Given these aspects, subtlety and maturity are not epithets a critic would bestow on this work of pulp fiction.  Lines such as: “So you mean the evil lord has been inside our computer all along?“ are par for the A Fire upon the Deep course.  This kind of dialogue suggests that Vinge takes the intelligence of his readership lightly.  Thus, for those looking for more understated dialogue, a plot sometimes hidden between the lines, and a fineness of detail that portrays insight into the human condition, it’s best to look elsewhere; A Fire upon the Deep reads like the cheap novelization of a comic book.  

In the end, A Fire Upon the Deep is for those who enjoy the less-than-serious, adventurous comic book side of the Golden Age of science fiction.  With blatantly good vs. the blatantly evil, anthropomorphized aliens, humans saving the day, and an anachronistic mix of technology, it offers much the same as the pulp offerings of sci-fi in the middle of the 20th century.  For those who want space adventure that cuts with a more realistic edge and contains real themes, try Simmons’ Hyperion Cantos or Banks’ Culture SeriesA Fire upon the Deep is just Disney in space.

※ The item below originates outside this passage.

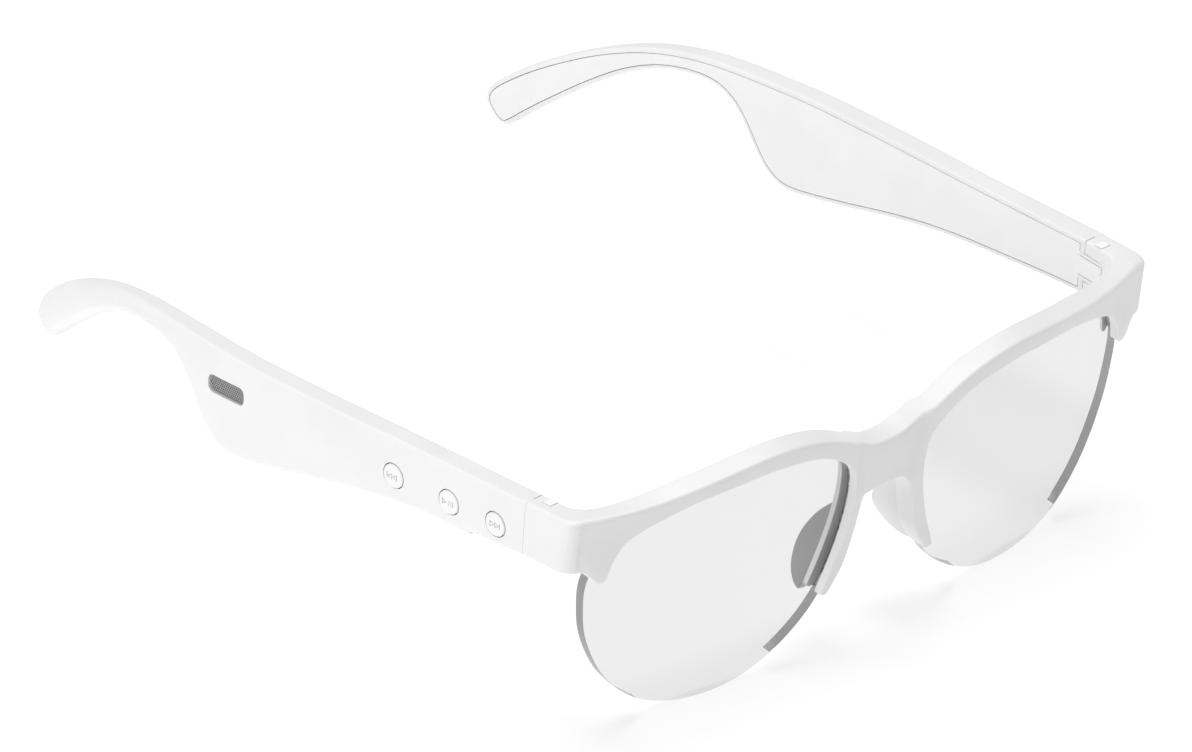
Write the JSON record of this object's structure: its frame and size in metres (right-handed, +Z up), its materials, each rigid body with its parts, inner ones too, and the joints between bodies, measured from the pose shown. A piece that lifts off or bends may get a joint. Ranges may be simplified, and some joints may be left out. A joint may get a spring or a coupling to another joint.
{
  "type": "smart glasses",
  "caption": "Half-rim glasses with clear lenses, nose pads, and folding temples that hold speakers behind grilles, batteries and a row of push buttons.",
  "frame": {"origin": "centre of the bounding box in plan, at the height of the lowest point of the lenses", "axes": "+X to the wearer's left, +Y back along the temples, +Z up; the fronts of the lenses face -Y"},
  "size_m": [0.1504, 0.1676, 0.0522],
  "materials": {
    "frame_white": "satin moulded plastic",
    "lens_clear": "clear polished lens with a faint grey cast",
    "pad_silicone": "soft matt silicone",
    "pin_steel": "turned steel",
    "cap_white": "smooth plastic",
    "temple_white": "satin moulded plastic",
    "cover_white": "satin moulded plastic",
    "bush_brass": "turned brass",
    "battery_foil": "foil pouch",
    "board_green": "solder mask",
    "module_shield": "tinned shield can",
    "speaker_basket": "moulded basket",
    "magnet_steel": "plated steel",
    "cone_film": "pressed film",
    "grille_grey": "perforated sheet, grey coating",
    "plate_white": "satin moulded plastic",
    "contact_gold": "gold plated",
    "switch_black": "moulded switch body",
    "button_white": "satin cap"
  },
  "bodies": {
    "front": {"front_frame": "frame_white", "lens_left": "lens_clear", "lens_right": "lens_clear", "nose_pad_left": "pad_silicone", "nose_pad_right": "pad_silicone", "hinge_pin_left": "pin_steel", "hinge_pin_right": "pin_steel", "pin_cap_left": "cap_white", "pin_cap_right": "cap_white"},
    "temple_left": {"temple_shell_left": "temple_white", "temple_cover_left": "cover_white", "hinge_bush_left": "bush_brass", "battery_left": "battery_foil", "circuit_board_left": "board_green", "audio_module_left": "module_shield", "speaker_frame_left": "speaker_basket", "speaker_magnet_left": "magnet_steel", "speaker_cone_left": "cone_film", "speaker_grille_left": "grille_grey", "microphone_left": "module_shield", "charging_plate_left": "plate_white", "charging_pins_left": "contact_gold"},
    "temple_right": {"temple_shell_right": "temple_white", "temple_cover_right": "cover_white", "hinge_bush_right": "bush_brass", "battery_right": "battery_foil", "circuit_board_right": "board_green", "audio_module_right": "module_shield", "speaker_frame_right": "speaker_basket", "speaker_magnet_right": "magnet_steel", "speaker_cone_right": "cone_film", "speaker_grille_right": "grille_grey", "microphone_right": "module_shield", "charging_plate_right": "plate_white", "charging_pins_right": "contact_gold", "button_switches": "switch_black"},
    "cap_previous": {"button_previous": "button_white"},
    "cap_play_pause": {"button_play_pause": "button_white"},
    "cap_next": {"button_next": "button_white"}
  },
  "joints": [
    {"name": "temple_left_fold", "type": "hinge", "parent": "front", "child": "temple_left", "pos_m": [0.0701, -0.0637, 0.04322], "axis": [0, -0.0872, 0.9962], "range_deg": [0, 85.5]},
    {"name": "temple_right_fold", "type": "hinge", "parent": "front", "child": "temple_right", "pos_m": [-0.0701, -0.0637, 0.04322], "axis": [0, 0.0872, -0.9962], "range_deg": [0, 66.5]},
    {"name": "button_previous_press", "type": "slide", "parent": "temple_right", "child": "cap_previous", "axis": [0.9994, 0.0345, 0], "range_m": [0, 0.0003], "stiffness_N_per_m": 300, "springref_m": -0.0008},
    {"name": "button_play_pause_press", "type": "slide", "parent": "temple_right", "child": "cap_play_pause", "axis": [0.9997, 0.0246, 0], "range_m": [0, 0.0003], "stiffness_N_per_m": 300, "springref_m": -0.0008},
    {"name": "button_next_press", "type": "slide", "parent": "temple_right", "child": "cap_next", "axis": [0.9995, 0.0302, 0], "range_m": [0, 0.0003], "stiffness_N_per_m": 300, "springref_m": -0.0008}
  ]
}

  1. Disney in space? Ridiculous.
    One of the greatest sci-fi novels of the last 30 years.

    1. And you are not the only one who feels that way. I could just never get into the novel. It all seemed a big joke. In fact, there were several moments I thought it was a work of satire. You want innocent children in trouble? Check? You want dogs piloting sailboats? Check. You want tree people in wagons for comic relief? Check. You want super-mega-hyper-evil in black cloud form? Check. You want dialogue like: "The evil lord has been inside our computer the whole time?!?!" Check. You want highly predictable plot? Check. And on and on... I kept waiting for Pizza the Hut to jump out and say Boo!

      A Fire upon the Deep is B-grade sci-fi, just like Disney's John Carter. Just picture it in film format. I mean, dogs in sailboats! Only Disney would attempt to pull something like that off. There is obviously a place for such entertainment, I just couldn't buy into it. Your horizons must be broader than mine.

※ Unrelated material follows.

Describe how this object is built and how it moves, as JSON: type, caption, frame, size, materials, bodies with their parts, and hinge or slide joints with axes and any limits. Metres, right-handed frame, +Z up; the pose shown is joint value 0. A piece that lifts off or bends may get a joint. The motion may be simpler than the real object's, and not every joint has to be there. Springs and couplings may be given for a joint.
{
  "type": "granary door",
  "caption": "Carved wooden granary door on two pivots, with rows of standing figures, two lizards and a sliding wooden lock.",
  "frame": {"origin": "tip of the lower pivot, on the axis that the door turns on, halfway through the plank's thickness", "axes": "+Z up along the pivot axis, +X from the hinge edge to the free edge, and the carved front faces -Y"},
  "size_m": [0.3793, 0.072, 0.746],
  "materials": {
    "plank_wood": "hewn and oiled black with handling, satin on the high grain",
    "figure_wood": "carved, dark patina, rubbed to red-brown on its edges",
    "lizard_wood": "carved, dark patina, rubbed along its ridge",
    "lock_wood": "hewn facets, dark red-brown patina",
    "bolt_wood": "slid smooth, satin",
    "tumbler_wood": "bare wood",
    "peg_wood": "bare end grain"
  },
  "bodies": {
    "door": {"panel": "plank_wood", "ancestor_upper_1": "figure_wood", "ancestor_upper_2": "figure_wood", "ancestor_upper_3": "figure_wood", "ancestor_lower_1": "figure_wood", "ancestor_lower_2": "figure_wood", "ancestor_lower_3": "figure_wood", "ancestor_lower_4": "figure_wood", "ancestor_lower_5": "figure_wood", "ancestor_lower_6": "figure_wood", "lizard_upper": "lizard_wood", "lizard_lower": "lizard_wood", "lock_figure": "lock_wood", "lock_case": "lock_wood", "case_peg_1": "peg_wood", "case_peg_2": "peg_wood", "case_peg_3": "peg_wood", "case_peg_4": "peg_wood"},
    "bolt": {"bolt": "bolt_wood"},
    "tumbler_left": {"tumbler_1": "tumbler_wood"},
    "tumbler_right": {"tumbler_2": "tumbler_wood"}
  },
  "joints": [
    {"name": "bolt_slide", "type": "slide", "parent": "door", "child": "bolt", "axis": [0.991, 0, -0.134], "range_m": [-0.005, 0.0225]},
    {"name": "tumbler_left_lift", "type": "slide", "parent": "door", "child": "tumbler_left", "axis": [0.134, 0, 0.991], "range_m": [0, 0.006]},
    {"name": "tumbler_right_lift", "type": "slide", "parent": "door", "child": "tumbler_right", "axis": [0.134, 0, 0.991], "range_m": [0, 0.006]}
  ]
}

  2. This review is absolutely ridiculous. I read this after reading a review of a Vernor Vinge novella (that I thought was equally ridiculous) and wrote something close to an essay and deleted (most of it). Based on what the reviews I've seen, you are not a space opera fan (or at least do not enjoy many well regarded authors in the genre) and should stop pretending to be some critic of the genre. I don't understand how you can enjoy Hyperion and the Culture Series and give 1 or 2 star reviews on brilliant books by authors like Vernor Vinge and Alastair Reynolds. Great literature doesn't have to be driven by the characters development and dialogue. It can be driven by the Universe the author creates. Yes the characters are not as complex as some of the classic works of fiction, but they don't need to be in this type of book.

    Seriously "dogs piloting sailboats"... if that is what you got out of this book you clearly didn't understand what was going on, and that is on you, not Vernor Vinge.

    I am guessing this difference in opinion is based on the fact I enjoy fiction written by scientists; it tends to be complex and compelling for someone who is studying to become a scientist (as well as others interested in the sciences outside of there use as literary devices). I can see how it is not for everyone, but this review was so horrible it made me angry enough to write this all out.

    Summary: This review is pretentious crap, as are many of the sci-fi reviews on this website.

    1. Reality check:

      Exhibit A: "non-fans of space opera are not allowed to critique space opera" This is like saying non-Democrats cannot criticize democrats. Reality check failed. Logic does not compute.

      Exhibit B: "Great literature can be driven by the world its in." Reality check passed. Caveat: A well-built world is not enough to have great literature. Other elements are necessary. Would the commenter please provide evidence of other such elements in A Fire upon the Deep?

      Exhibit C: "Dogs piloting sailboats is the only thing the reviewer took away from the novel". Reality check failed. The review goes into some relative detail about numerous issues the novel has. Commenter should consider improving cognitive skills to ensure such oversights do not happen in the future. *howls at the moon*

      Exhibit D: "A Fire upon the Deep is complex and compelling for its science." Reality check failed. Dogs cannot pilot sailboats or build civilizations. Science failed. Reality failed. FAIL. Fail. fail. Disney, success!!.

      Exhibit E: "This review is pretentious crap," Reality check passed - or so say the panel of dogs voting on the quality of the review (though they do say it could do with more soup bones and sunny patches to laze in).

      Exhibit F: "Review made commenter angry" Reality check failed. Logic does not compute. Review critiques book, not commenter. System confused..

      In all seriousness, perhaps you need to take a nice holiday to get away from the things in life that are stressing you out? It's just a book, and I just wrote a review. No need to get angry. If you think the novel is 'great literature,' please point out to me the qualities of the book which I apparently missed that make it great, no need to get personal or insulting.

  3. "The list of anachronisms goes on, but I digress."

    And yet you have the temerity to complain at length in your second paragraph about the quality of Vinge's writing.

    You may also choose to bemoan the fact that Vinge's vision of the Internet hasn't been borne out by history - but your reply to anonymous confirms just how brilliantly Vinge captured what remains to this day the prevailing culture & voice of those who are most populous on the Net.

  4. I broadly agree with the review above. This book lacks many aspects I look for in good SciFi - and yes, perhaps I am a snob. But I want it all: technology AND character driven plot sketched only by dialogue and description. There are some original ideas here, but the holes are massive. Sometimes the author even confesses his own incredulity about the plot "Physically, the planet was near the human ideal—wonderful good luck after all the bad"....
    "On the other hand, there was intelligent life here" To the list of good SciFi above (Culture, Hyperion) I'd add the Southern Reach Trilogy.